Jerry Von Korff

NAACP, SCLC, SNCC, 1963-67, Mississippi
Current Residence: St. Cloud, MN
Email: jvonkorff@rinkenoonan.com

Information about my experience as a Civil Rights worker in the 1960's. 2013

I cannot tell my brief small story without offering a tribute to the real heroes of the freedom movement. For me, they were the local families who risked everything to give us a place to stay. The sharecroppers who had little enough to eat, but found a way to feed us fried chicken for breakfast. We knew that we could return to safety, but they would have to remain. From them, I learned much about strength, endurance, and resilience and true courage.

In 1964, Marcia Aronoff and Joe Gross invited me to join the executive board of the leadershipOberlin College NAACP, later the Oberlin Action for Civil Rights. Oberlin College had sent dozens of students south, especially to Mississippi, but I missed Freedom Summer. In October of 1964, I joined the flood of students who made the trip to the freedom election: I worked out of the Holly Springs office, where I helped with the sharecroppers election, and the MFDP election of Fannie Lou Hamer. While there, I got a ride with Stokely Charmichael in a VW over to Greenwood, I think, to hear Fannie Lou Hamer speak. She spoke, and then Stokely Charmichael spoke, and then the church sang freedom songs, and I was transformed. During the trip, Stokely made me duck down below the dashboard in certain areas where he felt that it wouldn't be wise for a black and white man to be seen driving together.

Shortly after we left that October, several churches, including a rural church in Ripley were burned to the ground. I felt, I think we all felt somehow responsible for that, because the good people of Ripley had provided us with hospitality. It was just beginning to dawn on me that our country actually tolerated the use of terror against its citizens: a church could be burned with total impunity. At Oberlin, we decided that we could not allow that travesty to stand, and so with the blessing of COFO, we organized Carpenters for Christmas, a drive to rebuild the Ripley Church. We organized a national fund raising drive. That Christmas we celebrated christmas in a church built with volunteer labor.

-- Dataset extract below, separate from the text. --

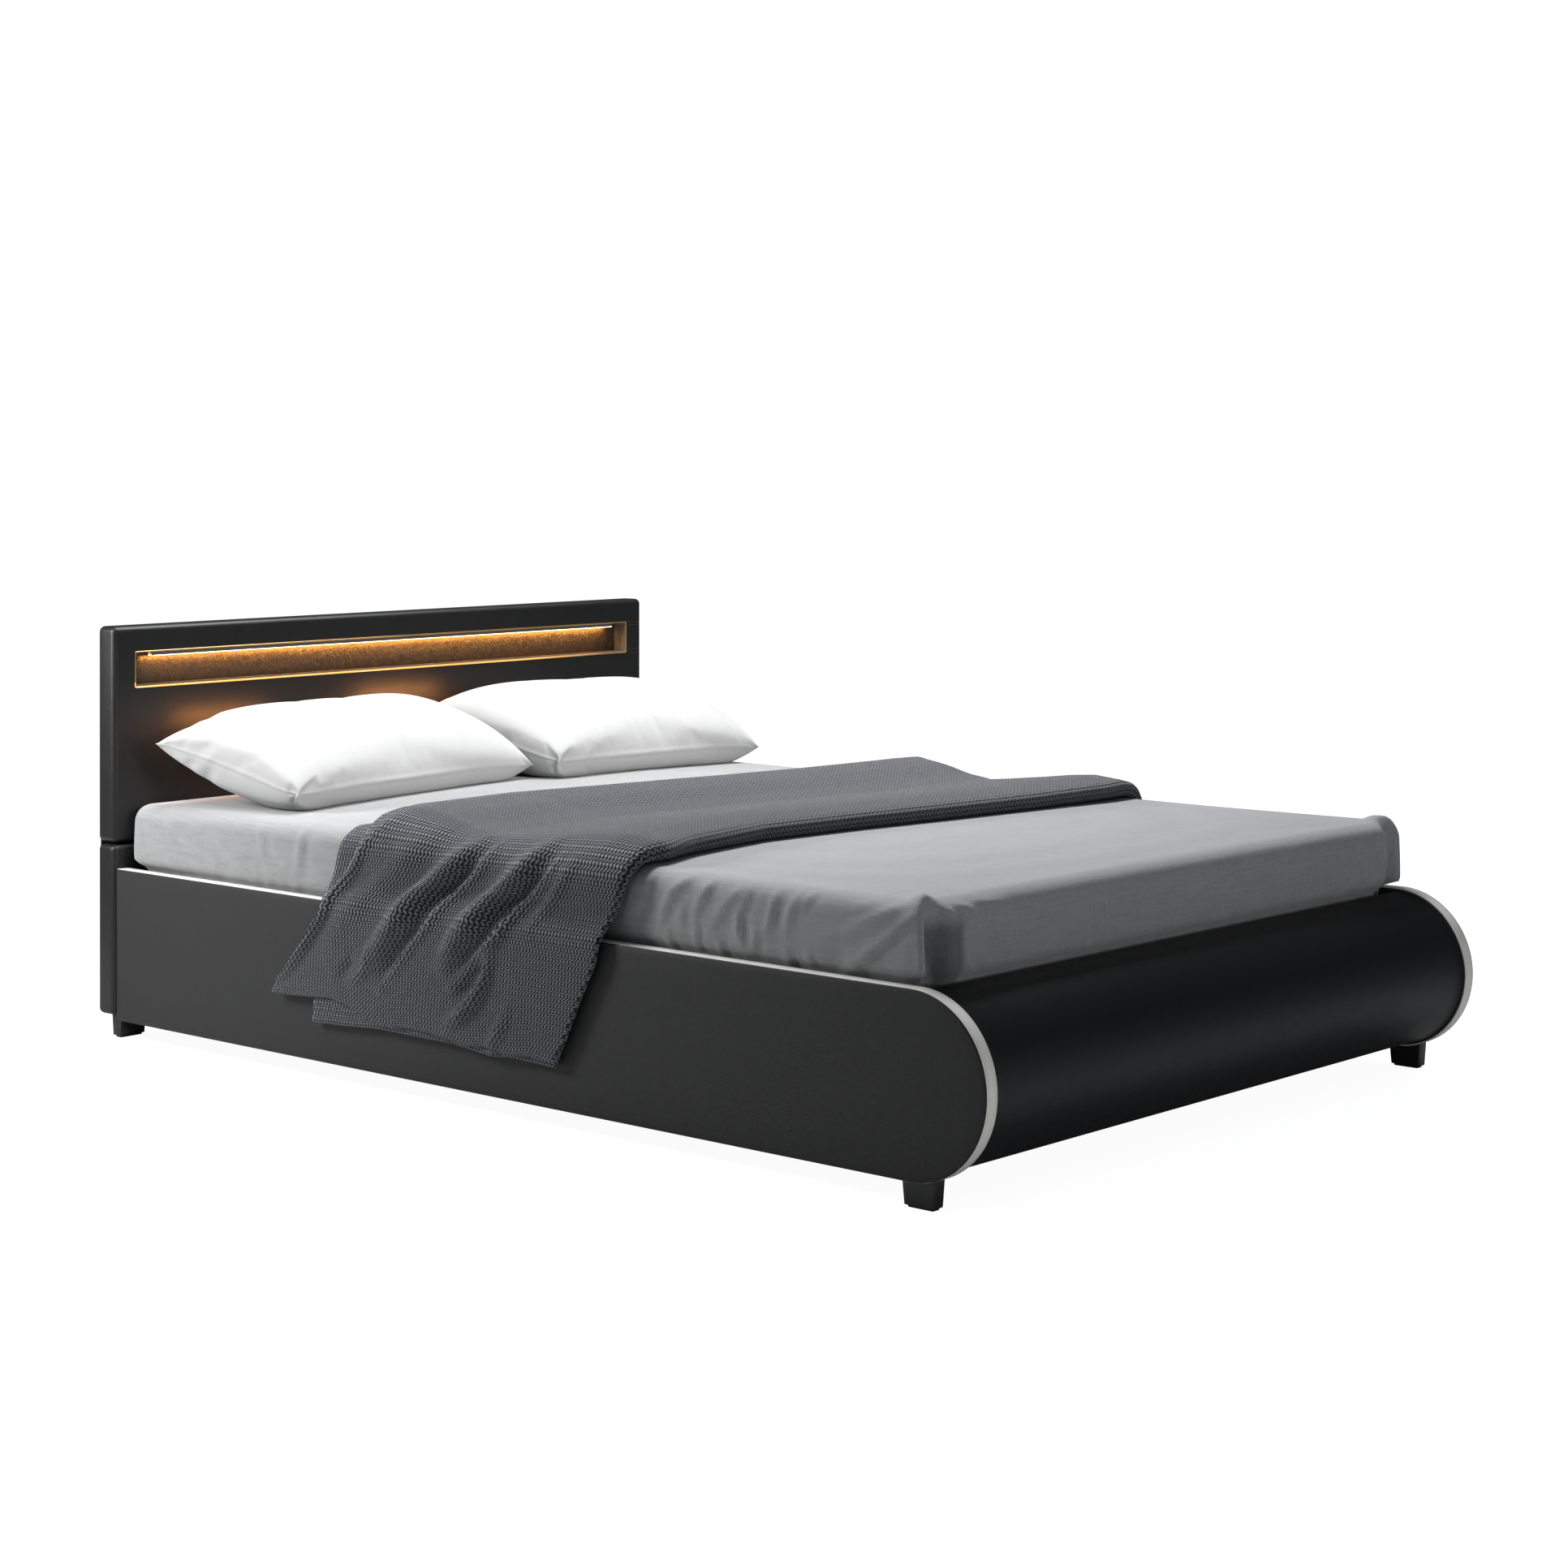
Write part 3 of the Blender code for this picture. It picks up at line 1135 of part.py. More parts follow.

The following summer, Stan Gunterman and I returned to Ripley to work with the young people we met there, Wilbur Colom (now a prominent Alabama lawyer), Charlene Hill and others. The local people decided that their primary goal was school integration, and so we helped them organize a successful school boycott which led to one of the earliest successful school desegregation efforts in rural Missisippi, if not the south. And to those sharecroppers, who saw their children's education as worth tremendous sacrifice goes the credit. I especially remember the day a group of bold black high school students convinced us to integrate the Ripley swimming pool.

When we returned after that summer, we began to think about our responsibility for racism in the North. We joined the NAACP in blocking the construction of the federal building in Cleveland until its workforce was integrated. After Selma, with CT Vivian, we blocked the Hammermill Paper Company's main plant in Erie PA., until it agreed to change its hiring and pay practices in Selma Ala.